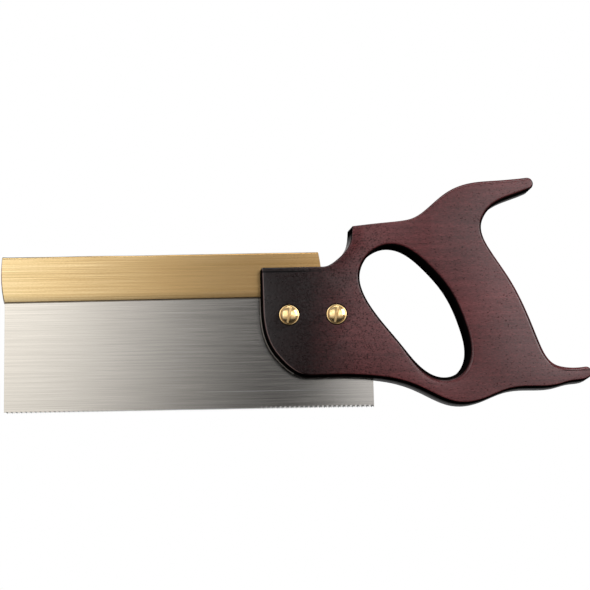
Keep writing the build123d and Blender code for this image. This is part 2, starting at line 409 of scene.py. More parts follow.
# ---- node materials -------------------------------------------------------------------------------
class Graph:
    """A short way of writing node trees."""

    def __init__(self, tree):
        self.tree = tree
        tree.nodes.clear()

    def add(self, kind, inputs=None, **settings):
        node = self.tree.nodes.new(kind)
        for key, value in settings.items():
            setattr(node, key, value)
        for key, value in (inputs or {}).items():
            self.put(node.inputs[key], value)
        return node

    def put(self, socket, value):
        if isinstance(value, bpy.types.NodeSocket):
            self.tree.links.new(value, socket)
        elif isinstance(value, bpy.types.Node):
            self.tree.links.new(value.outputs[0], socket)
        else:
            socket.default_value = value

    def math(self, operation, a, b=0.0, c=0.0):
        node = self.add("ShaderNodeMath", operation=operation)
        for socket, value in zip(node.inputs, (a, b, c)):
            self.put(socket, value)
        return node.outputs[0]

    def both(self, a, b):
        return self.math("MULTIPLY", a, b)

    def either(self, a, b):
        return self.math("MAXIMUM", a, b)

    def below(self, value, limit):
        return self.math("LESS_THAN", value, limit)

    def above(self, value, limit):
        return self.math("GREATER_THAN", value, limit)

    def near(self, value, at, within):
        return self.math("COMPARE", value, at, within)

    def blend(self, *parts):
        """Sum of (value, share) pairs."""
        total = self.math("MULTIPLY", *parts[0])
        for value, share in parts[1:]:
            total = self.math("ADD", total, self.math("MULTIPLY", value, share))
        return total

    def noise(self, scale, detail, rough):
        """Noise with a number of cells per metre along each axis."""
        coordinates = self.add("ShaderNodeTexCoord").outputs["Object"]
        placed = self.add("ShaderNodeMapping", {"Vector": coordinates, "Scale": scale})
        node = self.add("ShaderNodeTexNoise", {
            "Vector": placed, "Scale": 1.0, "Detail": detail, "Roughness": rough,
        })
        return node.outputs["Fac"]

    def ramp(self, value, stops):
        """Colours, or greys given as one number, at positions from 0 to 1."""
        node = self.add("ShaderNodeValToRGB", {"Fac": value})
        elements = node.color_ramp.elements
        while len(elements) < len(stops):
            elements.new(0.5)
        for element, (position, shade_of) in zip(elements, stops):
            element.position = position
            colour = shade_of if isinstance(shade_of, tuple) else (shade_of,) * 3
            element.color = (*colour, 1.0)
        return node.outputs["Color"]

    def remap(self, value, low, high, to_low=0.0, to_high=1.0):
        node = self.add("ShaderNodeMapRange", {
            "Value": value, "From Min": low, "From Max": high, "To Min": to_low, "To Max": to_high,
        })
        return node.outputs[0]

    def mix(self, factor, a, b, blend="MIX"):
        node = self.add("ShaderNodeMix", data_type="RGBA", blend_type=blend)
        for key, value in ((0, factor), (6, a), (7, b)):
            if isinstance(value, tuple) and len(value) == 3:
                value = (*value, 1.0)
            self.put(node.inputs[key], value)
        return node.outputs[2]

    def bump(self, height, distance, strength, normal=None):
        node = self.add("ShaderNodeBump", {
            "Height": height, "Distance": distance, "Strength": strength,
        })
        if normal is not None:
            self.put(node.inputs["Normal"], normal)
        return node.outputs[0]

    def split(self, vector):
        return self.add("ShaderNodeSeparateXYZ", {"Vector": vector}).outputs

    def xyz(self):
        return self.split(self.add("ShaderNodeTexCoord").outputs["Object"])


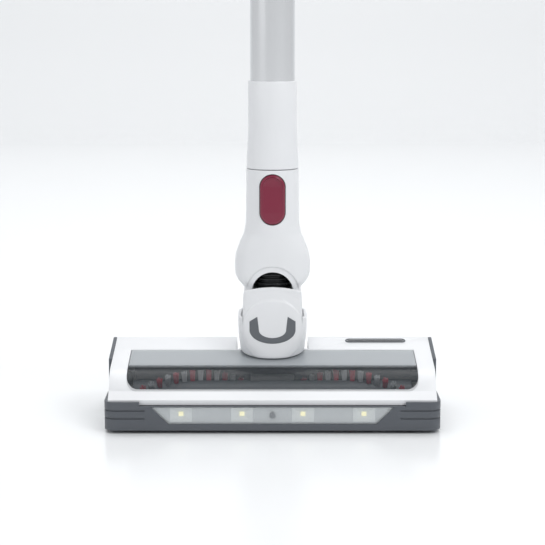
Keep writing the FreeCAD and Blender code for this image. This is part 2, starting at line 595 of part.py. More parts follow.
def make_duct():
    duct = pipe_z(COLLAR_TOP + 0.3, BARREL_Z - MOTOR_R + 12, 0, DUCT_R, DUCT_R - 2.2)
    seat = pipe_z(COLLAR_TOP + 0.3, COLLAR_TOP + SPIGOT_LENGTH + 6, 0, DUCT_R - 1, SPIGOT_R + 0.2)
    duct = duct.fuse(seat).cut(hand_button(BUTTON_GAP, -60, -SPIGOT_R))
    bridge = box(-11, 11, BIN_Y + BIN_R - 2.5, -DUCT_R + 1.8, HAND_Z + 97, HAND_Z + 131)
    bridge = bridge.cut(rod_z(HAND_Z - 6, HAND_Z + 194, 0, BIN_Y, BIN_R + 0.2))
    bridge = bridge.cut(rod_z(HAND_Z - 6, HAND_Z + 194, 0, 0, DUCT_R - 1))
    duct = duct.fuse(bridge).cut(box(-9, 9, -60, 0, HAND_Z + 99, HAND_Z + 129))
    duct = duct.cut(rod_y(MOTOR_FRONT - 1, MOTOR_BACK + 1, 0, BARREL_Z, MOTOR_R + 0.1))
    save("inlet_duct", max(duct.Solids, key=lambda s: s.Volume))
    button = hand_button(0, -60, -SPIGOT_R - 0.4 - BUTTON_TRAVEL)
    button = button.common(rod_z(HAND_Z - 6, HAND_Z + 44, 0, 0, DUCT_R + 0.6))
    save("hand_button", button)


def make_bin():
    body = pipe_z(LID_TOP + 0.4, BIN_HIGH - 6, BIN_Y, BIN_R, BIN_R - BIN_WALL)
    port = box(-9, 9, BIN_Y + 20, 0, HAND_Z + 99, HAND_Z + 129)
    body = body.cut(port)
    collar = pipe_z(BIN_HIGH - 5.8, BIN_HIGH, BIN_Y, BIN_R + 2, 25.0)
    save("bin_collar", collar)
    ears = []
    for y0, y1 in ((BIN_Y - 14, BIN_Y - 8.4), (BIN_Y + 8.4, BIN_Y + 14)):
        ear = box(LID_HINGE_X - 3.5, -BIN_R + 3, y0, y1, LID_HINGE_Z + 4.2, LID_HINGE_Z + 12)
        ear = ear.fuse(box(LID_HINGE_X - 3.5, LID_HINGE_X + 3.2, y0, y1, LID_HINGE_Z, LID_HINGE_Z + 5))
        ear = ear.fuse(rod_y(y0, y1, LID_HINGE_X, LID_HINGE_Z, 3.5))
        ear = ear.cut(rod_z(HAND_Z - 6, HAND_Z + 194, 0, BIN_Y, BIN_R - 0.5))
        ears.append(ear.cut(rod_y(y0 - 1, y1 + 1, LID_HINGE_X, LID_HINGE_Z, 1.5)))
    guide = box(BIN_R - 2, BIN_R + 1.1, BIN_Y - 9, BIN_Y + 9, LID_TOP + 3, LID_TOP + 20)
    guide = guide.cut(rod_z(HAND_Z - 6, HAND_Z + 194, 0, BIN_Y, BIN_R - 0.5))
    save("dust_bin", body.multiFuse(ears + [guide]).removeSplitter())
    save("lid_hinge_pin", rod_y(BIN_Y - 14, BIN_Y + 14, LID_HINGE_X, LID_HINGE_Z, 1.5))
    lid = rod_z(LID_TOP - 4.6, LID_TOP, 0, BIN_Y, BIN_R + 0.8)
    knuckle = rod_y(BIN_Y - 8, BIN_Y + 8, LID_HINGE_X, LID_HINGE_Z, 3.4)
    arm = box(LID_HINGE_X, -BIN_R + 4, BIN_Y - 8, BIN_Y + 8, LID_TOP - 4.6, LID_TOP - 0.6)
    lid = lid.multiFuse([knuckle, arm]).cut(rod_y(-FAR, 0, LID_HINGE_X, LID_HINGE_Z, 1.5 + RUN_CLEAR))
    seal = pipe_z(LID_TOP - 0.1, LID_TOP + 0.35, BIN_Y, BIN_R - 0.2, BIN_R - BIN_WALL + 0.2)
    save("bin_lid", lid.fuse(seal).removeSplitter())
    catch = box(BIN_R + 1.4, BIN_R + 4.6, BIN_Y - 8, BIN_Y + 8, LID_TOP - 8.2, LID_TOP + 16)
    hook = box(BIN_R - 2.4, BIN_R + 2, BIN_Y - 8, BIN_Y + 8, LID_TOP - 8.2, LID_TOP - 5.1)
    save("bin_catch", catch.fuse(hook).removeSplitter())


def make_cyclone():
    shroud = pipe_z(HAND_Z + 76, BIN_HIGH - 6, BIN_Y, 25.0, 23.4)
    holes = []
    for ring in range(6):
        for step in range(12):
            a = 2 * math.pi * (step + 0.5 * (ring % 2)) / 12
            holes.append(rod((math.cos(a), math.sin(a), 0), (0, BIN_Y, HAND_Z + 84 + ring * 9), 40, 1.9))
    save("mesh_shroud", shroud.cut(group(holes)))
    cone = Part.makeCone(9, 19, 75, V(0, BIN_Y, HAND_Z + 60))
    cone = cone.cut(Part.makeCone(7.6, 17.6, 75.2, V(0, BIN_Y, HAND_Z + 59.9)))
    save("cyclone_cone", cone)
    filter_core = rod_z(BIN_HIGH - 12, BIN_HIGH + 4, 0, BIN_Y, 21.5)
    save("foam_filter", filter_core)


def make_motor_barrel():
    shell = rod_y(MOTOR_FRONT, MOTOR_BACK, 0, BARREL_Z, MOTOR_R)
    saddle = rod_z(BIN_HIGH + 0.3, BARREL_Z - 20, 0, BIN_Y, 34)
    sleeve = rod_z(BARREL_Z - MOTOR_R - 8, BARREL_Z - 25, 0, 0, DUCT_R + 2.6)
    shell = shell.multiFuse([saddle, sleeve])
    shell = shell.cut(rod_y(MOTOR_FRONT - 1, MOTOR_BACK + 1, 0, BARREL_Z, MOTOR_R - 2.4))
    shell = shell.cut(rod_z(HAND_Z + 94, BARREL_Z, 0, BIN_Y, 22.0))
    shell = shell.cut(rod_z(HAND_Z + 94, BARREL_Z - 20, 0, 0, DUCT_R + 0.1))
    mount = rod_y(-20, -14, 0, BARREL_Z, MOTOR_R - 2.0).cut(rod_y(-21, -13, 0, BARREL_Z, 28))
    save("motor_barrel", shell.fuse(mount).removeSplitter())
    cap = rod_y(MOTOR_FRONT - 7, MOTOR_FRONT - 0.3, 0, BARREL_Z, MOTOR_R)
    front_edge = [e for e in cap.Edges if e.CenterOfMass.y < MOTOR_FRONT - 6.9 and e.Length > 200]
    cap = cap.makeFillet(5, front_edge)
    dial_recess = rod_y(MOTOR_FRONT - 8, MOTOR_FRONT - 5.4, 0, BARREL_Z, 20)
    save("barrel_front_cap", cap.cut(dial_recess))
    save("display_lens", rod_y(MOTOR_FRONT - 7, MOTOR_FRONT - 5.4, 0, BARREL_Z, 19.8))
    cap = rod_y(MOTOR_BACK + 0.3, CAP_BACK, 0, BARREL_Z, MOTOR_R)
    slots = []
    for step in range(24):
        a = math.radians(15 * step + 7.5)
        slot = box(30, 40, MOTOR_BACK - 1, CAP_BACK + 1, -1.2, 1.2)
        slot.rotate(V(0, 0, 0), V(0, 1, 0), math.degrees(a))
        slot.translate(V(0, 0, BARREL_Z))
        slots.append(slot)
    save("exhaust_cap", cap.cut(group(slots)))
    disc = rod_y(16, MOTOR_BACK - 1, 0, BARREL_Z, MOTOR_R - 3)
    save("exhaust_filter", disc.cut(rod_y(15, 40, 0, BARREL_Z, 12)))
    motor = rod_y(-38, 10, 0, BARREL_Z, 28).cut(rod_y(-39, 11, 0, BARREL_Z, 3.0 + RUN_CLEAR))
    save("suction_motor", motor)
    hub = rod_y(-54, -42, 0, BARREL_Z, 9).fuse(rod_y(-44.5, -42, 0, BARREL_Z, 27))
    blades = []
    for step in range(9):
        blade = box(8, 26.5, -53, -44, -0.9, 0.9)
        blade.rotate(V(0, 0, 0), V(0, 1, 0), 40.0 * step)
        blade.translate(V(0, 0, BARREL_Z))
        blades.append(blade)
    shaft = rod_y(-42, 8, 0, BARREL_Z, 3.0)
    save("impeller", hub.multiFuse(blades + [shaft]).removeSplitter())
    save("control_board", box(-24, 24, -98, -62, BARREL_Z + 24, BARREL_Z + 25.6))


def make_handle():
    outer = [(CAP_BACK, HAND_Z + 234), (78, HAND_Z + 234), (GRIP_BACK, HAND_Z + 198),
             (GRIP_BACK, PACK_HIGH + 0.5),
             (CAP_BACK, PACK_HIGH + 0.5)]
    inner = [(54, HAND_Z + 208), (72, HAND_Z + 208), (GRIP_FRONT, HAND_Z + 190),
             (GRIP_FRONT, HAND_Z + 156), (54, HAND_Z + 156)]
    handle = prism_x(outer, GRIP_HALF)
    long_edges = [e for e in handle.Edges if abs(e.tangentAt(e.FirstParameter).x) < 0.01
                  and e.CenterOfMass.y > CAP_BACK + 1 and e.CenterOfMass.z > PACK_HIGH + 1]
    handle = handle.makeFillet(6, long_edges).cut(prism_x(inner, 40))
    pocket = box(-7.5, 7.5, GRIP_FRONT - 1, GRIP_FRONT + 9, TRIGGER_LOW - 0.4, TRIGGER_HIGH + 0.4)
    handle = handle.cut(pocket)
    handle = handle.cut(rod_z(HAND_Z + 228, HAND_Z + 244, 0, 60, 6.4))
    handle = handle.cut(prism_x(grip_outline(0.1), GRIP_HALF - 3.9))
    save("handle", handle.removeSplitter())
    save("grip_pad", prism_x(grip_outline(0), GRIP_HALF - 4))
    trigger = box(-7.1, 7.1, GRIP_FRONT - 4, GRIP_FRONT + 5.5, TRIGGER_LOW, TRIGGER_HIGH)
    nose = [e for e in trigger.Edges if e.CenterOfMass.y < GRIP_FRONT - 3.9]
    save("trigger", trigger.makeFillet(2.5, nose))
    save("mode_button", rod_z(HAND_Z + 230, HAND_Z + 235.5, 0, 60, 6.0))


def grip_outline(gap):
    return [(GRIP_BACK - 1.5 - gap, HAND_Z + 144 - gap), (GRIP_BACK + 1, HAND_Z + 144 - gap),
            (GRIP_BACK + 1, HAND_Z + 195 + gap),
            (GRIP_BACK - 1.5 - gap, HAND_Z + 195 + gap)]


def make_battery():
    y0, y1 = 38.0, 110.0
    case = box(-31, 31, y0, y1, PACK_LOW, PACK_HIGH)
    rim = [e for e in case.Edges if abs(e.tangentAt(e.FirstParameter).z) > PARALLEL]
    case = case.makeFillet(6, rim)
    hollow = box(-28.6, 28.6, y0 + 2.4, y1 - 4.0, PACK_LOW + 2.4, PACK_HIGH - 2.4)
    case = case.cut(hollow).cut(rod_y(y1 - 5, y1 + 1, JACK_X, JACK_Z, JACK_R))
    case = case.cut(box(-9.4, 9.4, y1 - 5, y1 + 1, HAND_Z + 115.6, HAND_Z + 130.4))
    save("battery_case", case)
    cells = [rod_y(y0 + 3, y0 + 3 + CELL_LENGTH, x, z, CELL_R)
             for x in (-19, 0, 19) for z in (HAND_Z + 103.5, HAND_Z + 124)]
    save("battery_cells", group(cells))
    latch = box(-9, 9, y1 - 2.1, y1 + 1.6, HAND_Z + 116, HAND_Z + 130)
    save("battery_latch", latch)


def make_screws():
    """Lens screw and the four screws that hold the base to the cover."""
    floor = FLOOR_GAP + SHELL_WALL
    screws = [rod_z(floor, floor + 2, x, HEAD_REAR - 7, 3) for x in (-114, -60, 60, 114)]
    head = rod_y(HEAD_FRONT + 0.1, HEAD_FRONT + 0.55, 0, 13.8, 2.1)
    screws.append(head.fuse(rod_y(HEAD_FRONT + 0.5, HEAD_FRONT + 10, 0, 13.8, 1.4)))
    save("screws", group(screws))


def main():
    os.makedirs("parts", exist_ok=True)
    save("head_cover", make_cover())
    save("brush_window", make_window())
    save("head_base", make_base())
    save("front_bumper", make_bumper())
    make_lamp_bar()
    make_side_caps()
    make_brush()
    make_brush_drive()
    make_chamber()
    make_wheels()
    make_release()
    make_yoke()
    make_inlay()
    make_bellows()
    make_socket()
    make_wand()
    make_duct()
    make_bin()
    make_cyclone()
    make_motor_barrel()
    make_handle()
    make_battery()
    make_screws()


main()
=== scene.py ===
"""Looks of a cordless stick vacuum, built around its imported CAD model.

Every size is in millimetres in the dataclasses below and turned to metres when a mesh is made.
"""

import json
import logging
import math
from dataclasses import dataclass
from enum import Enum
from typing import Sequence

import bmesh
import bpy
import numpy as np
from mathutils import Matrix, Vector


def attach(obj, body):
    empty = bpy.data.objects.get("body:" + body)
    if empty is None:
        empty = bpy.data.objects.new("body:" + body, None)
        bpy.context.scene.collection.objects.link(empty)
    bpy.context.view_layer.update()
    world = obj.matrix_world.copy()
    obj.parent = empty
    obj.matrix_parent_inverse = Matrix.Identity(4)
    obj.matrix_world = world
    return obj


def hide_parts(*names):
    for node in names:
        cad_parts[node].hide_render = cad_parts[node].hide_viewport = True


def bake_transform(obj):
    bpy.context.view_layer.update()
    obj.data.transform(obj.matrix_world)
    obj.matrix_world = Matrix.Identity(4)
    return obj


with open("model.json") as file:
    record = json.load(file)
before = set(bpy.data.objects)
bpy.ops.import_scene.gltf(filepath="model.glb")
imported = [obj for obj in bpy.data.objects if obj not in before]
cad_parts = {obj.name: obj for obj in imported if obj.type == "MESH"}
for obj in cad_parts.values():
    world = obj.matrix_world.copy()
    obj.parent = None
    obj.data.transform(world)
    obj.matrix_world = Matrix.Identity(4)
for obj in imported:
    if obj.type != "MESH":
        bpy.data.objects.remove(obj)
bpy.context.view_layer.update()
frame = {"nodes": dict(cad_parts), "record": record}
LOG = logging.getLogger("vacuum")
MM = 0.001
AXIS_R = 0.01  # radius at which a turned profile ends beside its axis, in millimetres
Array = np.ndarray


# ------------------------------------------------------------------ meshes
def smooth_object(obj: bpy.types.Object, angle: float = 35.0) -> bpy.types.Object:
    """Shade an object smooth, with sharp edges where faces meet at more than angle degrees.

    Args:
        obj: Mesh object.
        angle: Largest angle that is still shaded smooth.

    Returns:
        The same object.
    """
    mesh = obj.data
    mesh.polygons.foreach_set("use_smooth", [True] * len(mesh.polygons))
    work = bmesh.new()
    work.from_mesh(mesh)
    bmesh.ops.remove_doubles(work, verts=work.verts, dist=1e-7)
    bmesh.ops.recalc_face_normals(work, faces=work.faces)
    if work.calc_volume(signed=True) < 0:
        bmesh.ops.reverse_faces(work, faces=work.faces)
    limit = math.radians(angle)
    for edge in work.edges:
        edge.smooth = len(edge.link_faces) != 2 or edge.calc_face_angle(0.0) < limit
    work.to_mesh(mesh)
    work.free()
    return obj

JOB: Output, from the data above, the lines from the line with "imported = [obj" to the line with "angle: Largest angle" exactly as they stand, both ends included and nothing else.

FINISHED ANSWER:
imported = [obj for obj in bpy.data.objects if obj not in before]
cad_parts = {obj.name: obj for obj in imported if obj.type == "MESH"}
for obj in cad_parts.values():
    world = obj.matrix_world.copy()
    obj.parent = None
    obj.data.transform(world)
    obj.matrix_world = Matrix.Identity(4)
for obj in imported:
    if obj.type != "MESH":
        bpy.data.objects.remove(obj)
bpy.context.view_layer.update()
frame = {"nodes": dict(cad_parts), "record": record}
LOG = logging.getLogger("vacuum")
MM = 0.001
AXIS_R = 0.01  # radius at which a turned profile ends beside its axis, in millimetres
Array = np.ndarray


# ------------------------------------------------------------------ meshes
def smooth_object(obj: bpy.types.Object, angle: float = 35.0) -> bpy.types.Object:
    """Shade an object smooth, with sharp edges where faces meet at more than angle degrees.

    Args:
        obj: Mesh object.
        angle: Largest angle that is still shaded smooth.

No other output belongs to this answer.